497 1 defensiveeqsupp.htm

PRUDENTIAL INVESTMENT PORTFOLIOS 16

PGIM QMA Defensive Equity Fund

Supplement dated June 25, 2018 to the Currently Effective

Prospectus, Summary Prospectus and Statement of Additional Information

Proposed Reorganization

The Board of Trustees of Prudential Investment Portfolios 16, on behalf of PGIM QMA Defensive Equity Fund (“Defensive Equity Fund”) and the Board of Trustees of Prudential Investment Portfolios 9, on behalf of PGIM QMA Large-Cap Core Equity Fund (“Large-Cap Core Fund,” and, together with the Defensive Equity Fund, the “Funds”) recently approved the reorganization of the Defensive Equity Fund into the Large-Cap Core Fund.

 

Pursuant to this proposal, the assets and liabilities of the Defensive Equity Fund would be exchanged for shares of the Large-Cap Core Fund.
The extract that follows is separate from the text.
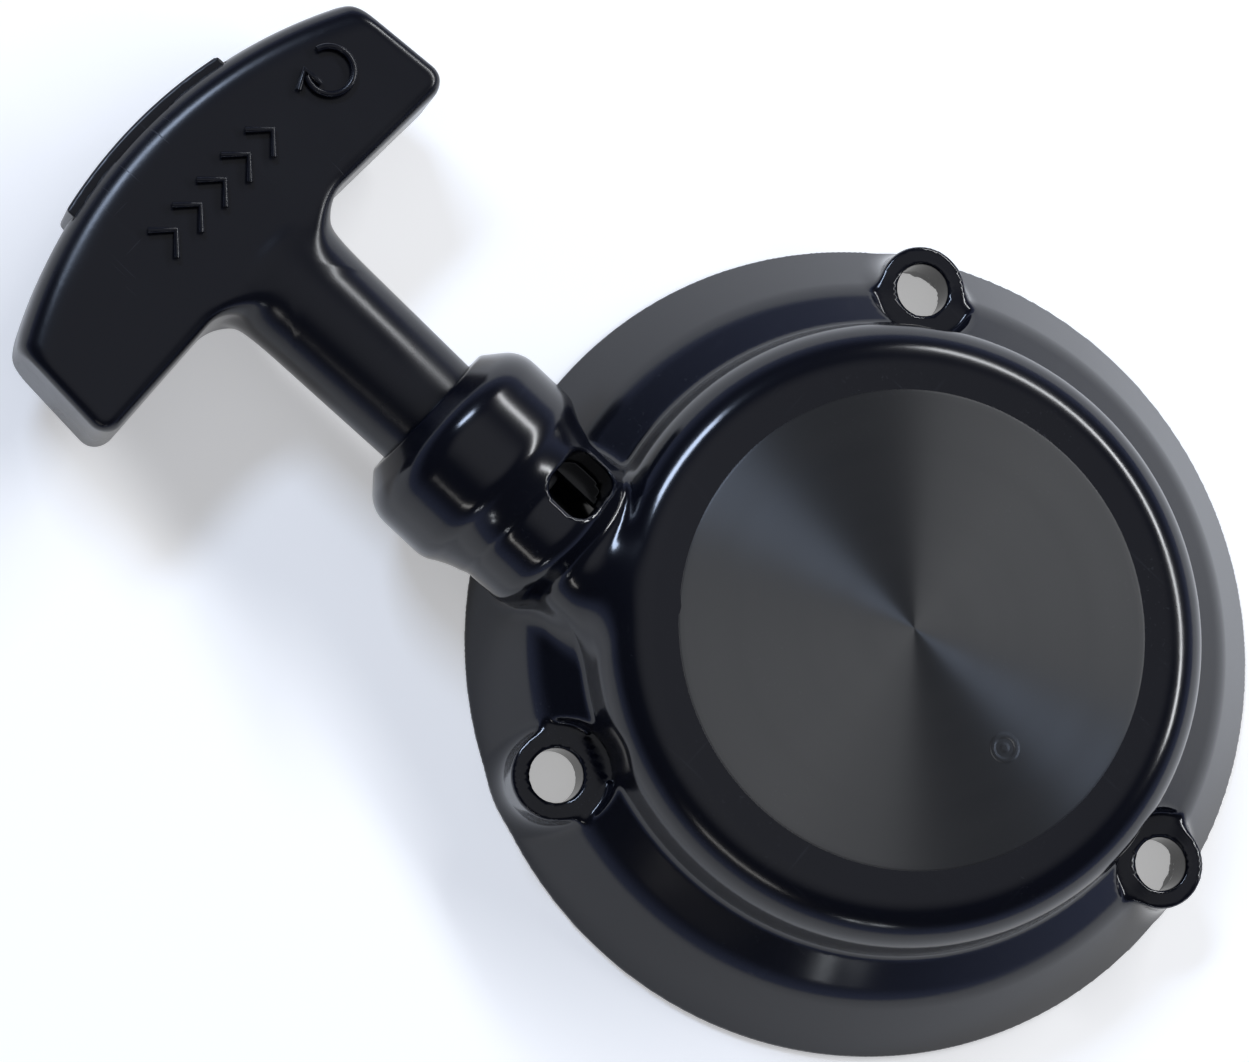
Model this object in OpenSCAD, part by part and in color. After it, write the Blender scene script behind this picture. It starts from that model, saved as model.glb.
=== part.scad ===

The Large-Cap Core Fund shares to be received by the Defensive Equity Fund shareholders in the reorganization would be equal in value and of the same class, except that Class R shareholders of the Defensive Equity Fund will receive Class A shares of the Large-Cap Core Fund, and each share class would be subject to the same distribution fees, account maintenance fees, and sales charges, including contingent deferred sales charges, if any, as the Defensive Equity Fund shares held by such shareholders immediately prior to the reorganization.

 

Under the terms of this proposal, Defensive Equity Fund shareholders would become shareholders of Large-Cap Core Fund. No sales charges would be imposed in connection with the proposed transaction. The Defensive Equity Fund and the Large-Cap Core Fund anticipate obtaining an opinion of counsel to the effect that the reorganization transaction will not result in the recognition of gain or loss for federal income tax purposes by either Fund or its shareholders.

 

The reorganization is subject to approval by the shareholders of the Defensive Equity Fund. It is anticipated that a proxy statement/prospectus relating to the reorganization transaction will be mailed to the shareholders during the third quarter of 2018 and that the special meeting of Defensive Equity Fund shareholders will be held on or about October 2018. If the required shareholder approvals are obtained and all required closing conditions are satisfied, including receipt of the above-described tax opinion, it is expected that the reorganization transaction will be completed during the fourth quarter of 2018 or as soon as reasonably practicable once shareholder approval is obtained.

 

If Defensive Equity Fund shareholders approve the reorganization, the Defensive Equity Fund is expected to distribute its realized capital gains, if any, to its shareholders prior to the closing date. Defensive Equity Fund shareholders who do not hold their shares in a tax-advantaged account may receive a taxable capital gain distribution. In addition, it is currently anticipated that a portion of the Defensive Equity Fund’s portfolio securities will be sold prior to the closing of the Reorganization, and the Defensive Equity Fund is expected to realize capital gain or loss in connection with those sales. If the Defensive Equity Fund realizes capital gains, those gains may increase the capital gain distribution paid to shareholders.

 

This document is not an offer to sell shares of the Large-Cap Core Fund, nor is it a solicitation of an offer to buy any such shares or of any proxy. Please read the proxy statement/prospectus carefully, when it is available, because it contains important information about the reorganization and the Large-Cap Core Fund.